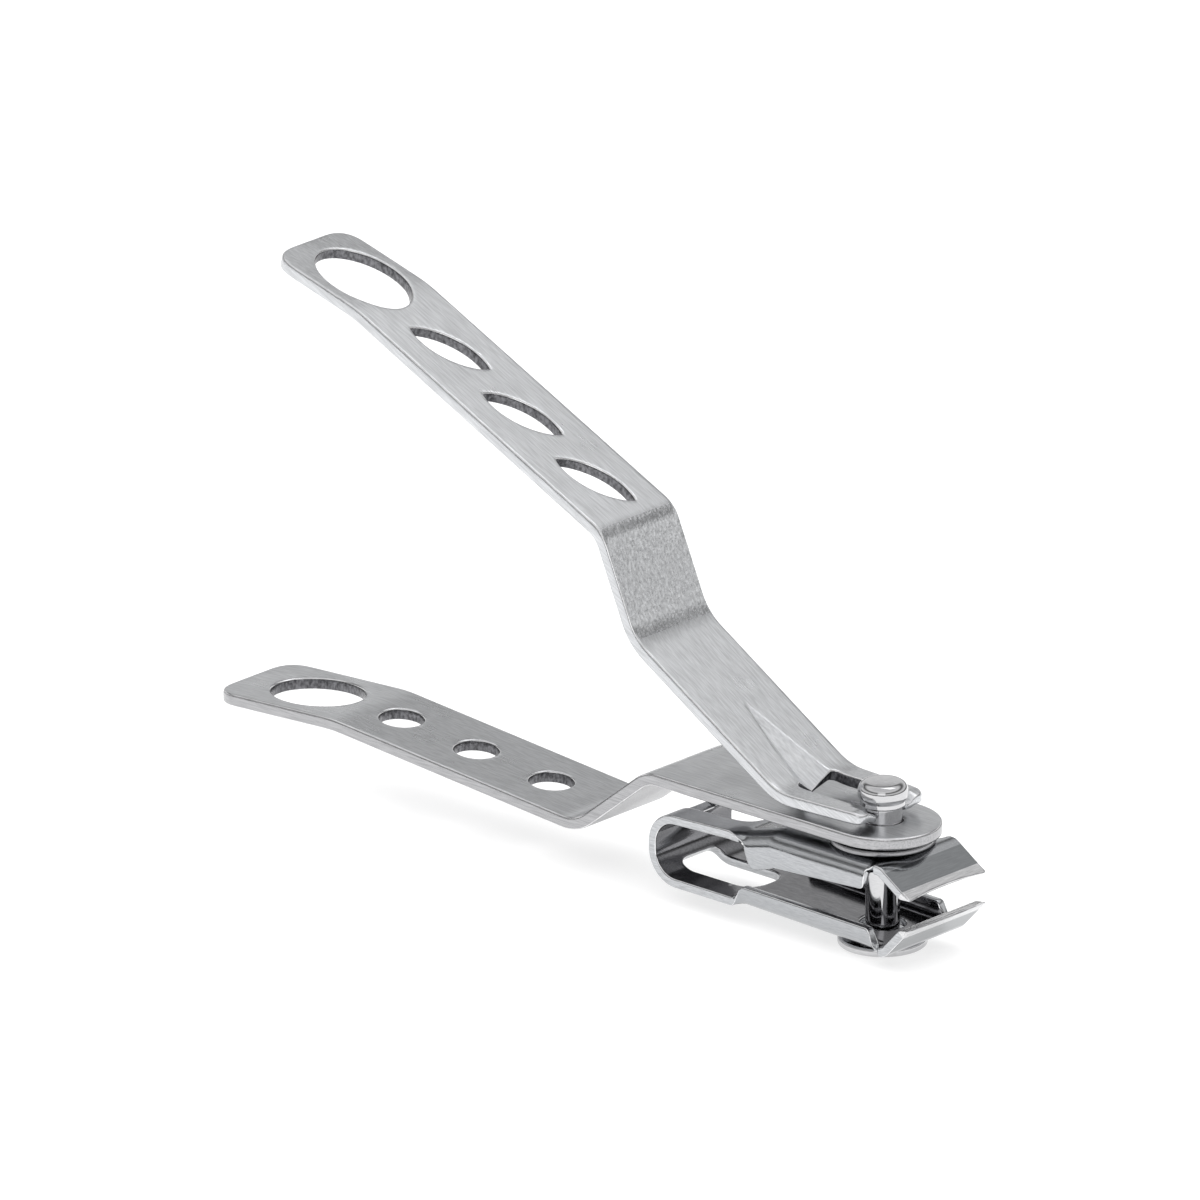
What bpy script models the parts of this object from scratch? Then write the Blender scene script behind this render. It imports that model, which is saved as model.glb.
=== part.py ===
"""Nail clipper with a turning head: two cranked handles, a pin and a U-shaped sprung head."""
import math

import bmesh
import bpy
from mathutils import Matrix, Vector

MM = 0.001
WELD = 0.000001
SHARP = math.radians(35.0)

# Cutters that go right through reach past the part by these heights and half widths.
THROUGH = (-5.0, 90.0)
CLEAR_HALF = 9.0

# Heights are measured from the flat foot of the pin's rivet disc.
PLATE_TOP = 15.0
STOCK = 1.45

# Lower handle: top line of the strip, seen from the side (x, height above the plate top).
HANDLE_LINE = [(7.2, 0.0), (-30.6, 0.0), (-41.4, -8.7), (-79.0, -5.5), (-97.6, -6.5)]
HANDLE_RADII = [0, 5.0, 5.0, 22.0, 0]
HANDLE_HALF = 6.55
FRONT_R = 7.0
TAIL_CORNER = 1.8
HANDLE_HOLE_X = (-50.8, -62.4, -74.0)
HANDLE_HOLE_R = 2.6
HANDLE_HANG_X = -87.0
HANDLE_HANG_SIZE = (6.1, 4.6)
HANDLE_TAIL_X = -97.5

# Upper lever: top line of the strip.
LEVER_LINE = [(1.6, 2.35), (-10.4, 2.35), (-32.2, 15.6), (-37.4, 27.4), (-75.5, 45.3), (-88.6, 49.0)]
LEVER_RADII = [0, 7.0, 7.0, 4.5, 20.0, 0]
LEVER_HALF = 6.35
LEVER_TAIL_HALF = 6.1
LEVER_TAIL_X = -88.4
LEVER_WAIST_X = -36.0
LEVER_FULL_X = -10.0
LEVER_FRONT = (1.5, 5.6)
FORK_HALF = 3.3
FORK_REAR = -10.3
LEAF_X = (-66.4, -55.2, -44.0)
LEAF_LENGTH = 9.6
LEAF_WIDTH = 4.0
LEAF_TURN = math.radians(23.0)
LEVER_HANG_X = -79.7
LEVER_HANG_SIZE = (6.1, 4.6)
# Lugs under the pin's head: height above the plate, thickness, inner and outer faces, ends.
LUG_Z = 0.95
LUG_T = 0.85
LUG_IN = 2.3
LUG_OUT = 4.4
LUG_ENDS = (-1.1, 1.3)
# Pressed groove: its mouth, its point and the radius of the spike that forms it.
GROOVE_MOUTH = (-9.0, 2.75)
GROOVE_POINT = (-22.0, 8.9)
GROOVE_R = 1.9
# Fulcrum bump below the groove, seen from the side (x, height above the plate top).
BUMP = [(-13.6, 2.05), (-11.6, 2.05), (-10.3, 1.45), (-10.3, 0.3), (-11.1, 0.45), (-13.6, 1.95)]
BUMP_HALF = 2.9

# Turning head: outer lines of the two leaves.
HEAD_STOCK = 1.1
HEAD_HALF = 6.6
LEAF_HALF = 6.54
UPPER_LINE = [(-30.0, -8.75), (-30.0, -4.5), (-16.0, -3.9), (-11.5, -2.75), (5.3, -2.75),
              (10.1, -5.85)]
UPPER_RADII = [0, 3.9, 4.0, 4.0, 1.6, 0]
LOWER_LINE = [(-30.0, -9.05), (-30.0, -13.05), (-17.0, -13.1), (6.0, -13.75), (10.1, -9.35)]
LOWER_RADII = [0, 3.9, 20.0, 2.4, 0]
BEND_X = -29.45
BEND_Z = -8.9
WINDOW_HALF = 3.1
WINDOW_REAR = -28.0
UPPER_WINDOW_FRONT = -17.0
LOWER_WINDOW_FRONT = -17.2
JAW_HOLE_R = 2.65
JAW_HOLE_X = 0.1
# Folded sides of the two leaves, seen from the side.
FOLD_T = 1.1
SKIRT = [(-14.6, -4.3), (-13.9, -3.75), (-11.0, -2.95), (3.6, -2.9), (3.6, -5.8), (3.0, -6.2),
         (-3.4, -7.0), (-9.8, -7.8), (-13.8, -8.0), (-14.6, -7.3)]
FLANGE = [(-16.0, -13.0), (4.4, -13.62), (4.4, -11.2), (3.4, -10.6), (-14.9, -10.2), (-16.0, -11.2)]
# Flat grinds that square off the two cutting edges, and the edges' shallow hollow.
UPPER_GRIND = [(7.0, -9.8), (11.5, -9.8), (11.5, -6.05), (7.0, -6.05)]
LOWER_GRIND = [(7.0, -9.3), (11.5, -9.3), (11.5, -6.0), (7.0, -6.0)]
EDGE_REACH = 40.0
EDGE_X = 9.5
EDGE_END = (16.0, 8.5)

# Pin, rivet disc and swivel washer.
PIN_R = 1.98
HEAD_R = 2.9
HEAD_LOW = 1.75
HEAD_TOP = 4.6
HEAD_LIP = 0.25
CROWN = 0.8
FOOT_CHAMFER = 0.2
HOLE_R = 2.3
GAP = 0.3
DISC_R = 5.2
DISC_T = 1.0
DISC_CHAMFER = 0.3
WASHER_R = 6.2
WASHER_T = 0.7
WASHER_CHAMFER = 0.15


def clear_scene():
    for item in list(bpy.data.objects):
        bpy.data.objects.remove(item, do_unlink=True)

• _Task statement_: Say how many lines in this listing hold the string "that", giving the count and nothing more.

• _Answer to the task_: 4